### Instructions for the task
Using the listing below, copy exactly the lines from the one containing "sash.rotation.y = ROOF_ANGLE - opened;" to the one containing "nodes[node].hide_render = nodes[node].hide_viewport", both lines included, and no others.

### Information shown

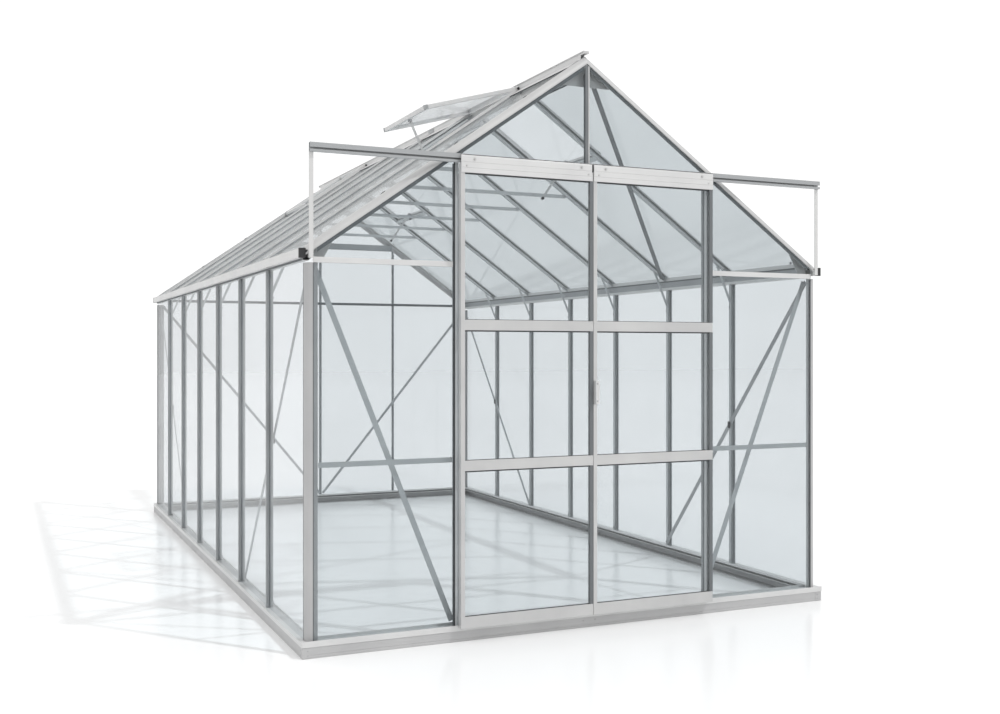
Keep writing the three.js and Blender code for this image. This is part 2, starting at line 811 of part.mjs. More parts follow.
// Drawn for the right door, from its meeting edge outwards; the left door turns it end for end.
function doorFrame(side) {
  const stile = (x, inwards) =>
    prism(stileOutline(inwards > 0 ? WIDE_STILE : NARROW_STILE), DOOR_TOP - DOOR_BOTTOM, {
      a: [inwards, 0, 0],
      b: [0, 1, 0],
      c: [0, 0, 1],
      at: [x, 0, DOOR_BOTTOM],
    });
  const pieces = [stile(0, side), stile(side * DOOR_WIDTH, -side)];
  for (const [outline, z] of RAILS) {
    pieces.push(
      prism(outline, DOOR_WIDTH - 2, {
        a: [0, 0, 1],
        b: [0, 1, 0],
        c: [side, 0, 0],
        at: [side, 0, z],
      }),
    );
  }
  for (const start of SHOE_POSITIONS) {
    const x0 = side < 0 ? -start - SHOE_WIDTH : start;
    const x1 = x0 + SHOE_WIDTH;
    const reach = DOOR_FRONT - 12;
    pieces.push(box(x0, DOOR_DEPTH - 3, DOOR_BOTTOM + 1, x1, DOOR_DEPTH, 82));
    pieces.push(box(x0, DOOR_DEPTH - 1, 78, x1, reach, 82));
    pieces.push(box(x0, reach - 3.5, SILL_TOP + 2, x1, reach, 82));
  }
  return join(pieces);
}

function doorGlass(side) {
  const edge = 5;
  const x0 = side < 0 ? -DOOR_WIDTH + edge : edge;
  return box(x0, 9, DOOR_BOTTOM + 4, x0 + DOOR_WIDTH - 2 * edge, 13, DOOR_TOP - 4);
}

const AXLE_Z = TRACK_BOTTOM + WALL + ROLLER_RADIUS + 0.2;
const ROLLER_FACE = 19; // the rollers' front faces behind the doors' front face
const AXLE_TIP = ROLLER_FACE + ROLLER_WIDTH + 0.5;

// The hanger is the panel across the door's top that carries the two roller axles.
function doorHanger(side) {
  const x0 = side < 0 ? -DOOR_WIDTH : 0;
  const panel = box(x0, -4, PANEL_TOP - PANEL_HEIGHT, x0 + DOOR_WIDTH, -0.4, PANEL_TOP);
  const axles = AXLE_POSITIONS.map((x) =>
    prism(circle(side * x, AXLE_Z, AXLE_RADIUS, 24), AXLE_TIP + 2, {
      a: [1, 0, 0],
      b: [0, 0, 1],
      c: [0, 1, 0],
      at: [0, -2, 0],
    }),
  );
  return join([panel, ...axles]);
}

function roller() {
  return prism(circle(0, 0, ROLLER_RADIUS, 24), ROLLER_WIDTH, {
    a: [1, 0, 0],
    b: [0, 0, 1],
    c: [0, 1, 0],
    holes: [circle(0, 0, AXLE_RADIUS + 0.1, 24)],
  });
}

for (const [place, side] of [
  ["left", -1],
  ["right", 1],
]) {
  const door = new THREE.Group();
  door.position.set(side * DOOR_GAP, -DOOR_FRONT, 0);
  walls.front.add(door);
  node("door_frame_" + place, doorFrame(side), BRIGHT, door);
  node("door_glass_" + place, doorGlass(side), GLAZING, door);
  node("door_hanger_" + place, doorHanger(side), BRIGHT, door);
  for (const [end, x] of [
    ["inner", AXLE_POSITIONS[0]],
    ["outer", AXLE_POSITIONS[1]],
  ]) {
    const wheel = node("door_roller_" + place + "_" + end, roller(), BLACK, door);
    wheel.position.set(side * x, ROLLER_FACE, AXLE_Z);
  }
  if (side > 0) {
    const handle = node("door_handle", doorHandle(), BRIGHT, door);
    handle.position.set(0, -GAP, 993);
  }
}

// An angle pull with a rounded lip, screwed to the right door's meeting stile.
function doorHandle() {
  const lip = arc(-0.2 + 1.5, -HANDLE_REACH + 1.8, 1.5, Math.PI, 2 * Math.PI, 6);
  const outline = [[-0.2, 0], ...lip, [2.8, -3], [28, -3], [28, 0]];
  return prism(outline, 103, UPRIGHT);
}

// ---- Roof vents ----
const SASH_RAIL = 18;
const SASH_BOTTOM = -2.3;
const SASH_TOP = 17.7;
const STAY_PIN = 2.5;
const STAY_HALF_WIDTH = 6;
const STAY_THICK = 3;
const STAY_HOLES = 5;

// The sash lies in its own X (down the slope) and Y, with the hinge line at the origin.
function ventSash() {
  const half = VENT_WIDTH / 2;
  const slab = (x0, y0, x1, y1, z0 = SASH_BOTTOM, z1 = SASH_TOP) => box(x0, y0, z0, x1, y1, z1);
  const lug = box(STAY_PIVOT - 9, 2, -STAY_DROP - 6, VENT_OPENING - 1, 6, 3);
  const pin = prism(circle(STAY_PIVOT, -STAY_DROP, STAY_PIN, 24), 5.6, {
    a: [1, 0, 0],
    b: [0, 0, 1],
    c: [0, 1, 0],
    at: [0, -2.6, 0],
  });
  return join([
    slab(-2, -half, VENT_LENGTH, -half + SASH_RAIL),
    slab(-2, half - SASH_RAIL, VENT_LENGTH, half),
    slab(-2, -half, SASH_RAIL - 2, half),
    slab(VENT_LENGTH - 20, -half, VENT_LENGTH, half),
    slab(SASH_RAIL - 3, -half + 1, VENT_LENGTH - 19, half - 1, 2, 5),
    lug,
    pin,
  ]);
}

// A perforated flat bar that hangs from the sash's lug.
function ventStay() {
  const end = -STAY_LENGTH;
  const outline = [
    ...arc(0, 0, STAY_HALF_WIDTH, 0, Math.PI, 8),
    [-STAY_HALF_WIDTH, end + 8],
    ...arc(0, end, 9, 0.75 * Math.PI, 2.25 * Math.PI, 12),
    [STAY_HALF_WIDTH, end + 8],
  ];
  const holes = [circle(0, 0, STAY_PIN + 0.1, 24)];
  for (let i = 0; i < STAY_HOLES; i++) {
    holes.push(circle(0, -40 * (i + 1), 2.5, 8));
  }
  return prism(outline, STAY_THICK, {
    a: [1, 0, 0],
    b: [0, 0, 1],
    c: [0, 1, 0],
    at: [0, -STAY_THICK / 2, 0],
    holes,
  });
}

const VENTS = [
  ["left_front", -1, VENT_BAYS[0], OPEN_VENT_ANGLE],
  ["left_rear", -1, VENT_BAYS[1], 0],
  ["right_front", 1, VENT_BAYS[0], 0],
  ["right_rear", 1, VENT_BAYS[1], 0],
];
for (const [place, side, bay, opened] of VENTS) {
  const [x, z] = slopePoint(side, 0, VENT_HINGE_RISE);
  const mount = new THREE.Group();
  mount.position.set(x, ventY(bay), z);
  mount.rotation.z = side < 0 ? Math.PI : 0;
  body.add(mount);
  const sash = node("vent_" + place, ventSash(), BRIGHT, mount);
  sash.rotation.y = ROOF_ANGLE - opened;
  const stay = node("vent_stay_" + place, ventStay(), MILL, sash);
  stay.position.set(STAY_PIVOT, 0, -STAY_DROP);
  stay.rotation.y = opened / 2;
}

export default greenhouse;
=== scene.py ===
"""Looks of a walk-in aluminium greenhouse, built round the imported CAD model. Metres, +Z up."""
import math

import bmesh
import bpy
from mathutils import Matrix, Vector


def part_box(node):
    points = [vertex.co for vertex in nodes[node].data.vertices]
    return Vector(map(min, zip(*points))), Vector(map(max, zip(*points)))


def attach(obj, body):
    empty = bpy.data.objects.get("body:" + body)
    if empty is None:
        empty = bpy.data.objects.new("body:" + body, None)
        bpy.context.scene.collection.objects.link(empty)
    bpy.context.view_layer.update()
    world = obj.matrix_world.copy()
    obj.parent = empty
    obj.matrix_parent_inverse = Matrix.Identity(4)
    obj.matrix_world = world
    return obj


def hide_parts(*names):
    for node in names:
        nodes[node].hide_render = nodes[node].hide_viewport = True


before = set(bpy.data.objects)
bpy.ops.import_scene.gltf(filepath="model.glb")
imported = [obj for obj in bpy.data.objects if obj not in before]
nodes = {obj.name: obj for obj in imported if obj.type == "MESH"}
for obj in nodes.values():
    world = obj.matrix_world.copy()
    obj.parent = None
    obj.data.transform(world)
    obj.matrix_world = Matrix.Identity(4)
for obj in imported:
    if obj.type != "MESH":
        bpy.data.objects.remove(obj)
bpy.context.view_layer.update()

# ---- Places and sizes, from the CAD nodes ----
BAY = 0.62
BAR_HALF = 0.012
PANE_HALF = BAY / 2 - 0.007
PANE_OUT = 0.0012
PANE_IN = 0.0052
post_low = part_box("corner_post_front_left")[0]
far_post_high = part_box("corner_post_rear_right")[1]
HALF_WIDTH = -post_low.x
FRONT_Y = post_low.y
REAR_Y = far_post_high.y
MID_Y = (FRONT_Y + REAR_Y) / 2
HALF_LENGTH = (REAR_Y - FRONT_Y) / 2
EAVE_Z = 1.583
BEAM_BOTTOM = 1.593
SILL_TOP = 0.063
PANE_FOOT = SILL_TOP + 0.001
WALL_PANE_EDGE = 0.032
SLOPE = math.radians(35)
TAN = math.tan(SLOPE)
COS = math.cos(SLOPE)
SIN = math.sin(SLOPE)
APEX_Z = 2.54
HINGE_FOOT = 0.014
VERGE_CORNER_Z = APEX_Z + 0.006 / COS
GABLE_GLASS_APEX = VERGE_CORNER_Z - 0.031 / COS
VENT_BAYS = (1, 5)
VENT_LINES = [line for bay in VENT_BAYS for line in (bay, bay + 1)]
VENT_CLEAR = 0.532
WALL_LINES = [(i - 3.5) * BAY for i in range(8)]
GABLE_LINES = [(i - 2) * BAY for i in range(5)]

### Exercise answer
  sash.rotation.y = ROOF_ANGLE - opened;
  const stay = node("vent_stay_" + place, ventStay(), MILL, sash);
  stay.position.set(STAY_PIVOT, 0, -STAY_DROP);
  stay.rotation.y = opened / 2;
}

export default greenhouse;
=== scene.py ===
"""Looks of a walk-in aluminium greenhouse, built round the imported CAD model. Metres, +Z up."""
import math

import bmesh
import bpy
from mathutils import Matrix, Vector


def part_box(node):
    points = [vertex.co for vertex in nodes[node].data.vertices]
    return Vector(map(min, zip(*points))), Vector(map(max, zip(*points)))


def attach(obj, body):
    empty = bpy.data.objects.get("body:" + body)
    if empty is None:
        empty = bpy.data.objects.new("body:" + body, None)
        bpy.context.scene.collection.objects.link(empty)
    bpy.context.view_layer.update()
    world = obj.matrix_world.copy()
    obj.parent = empty
    obj.matrix_parent_inverse = Matrix.Identity(4)
    obj.matrix_world = world
    return obj


def hide_parts(*names):
    for node in names:
        nodes[node].hide_render = nodes[node].hide_viewport = True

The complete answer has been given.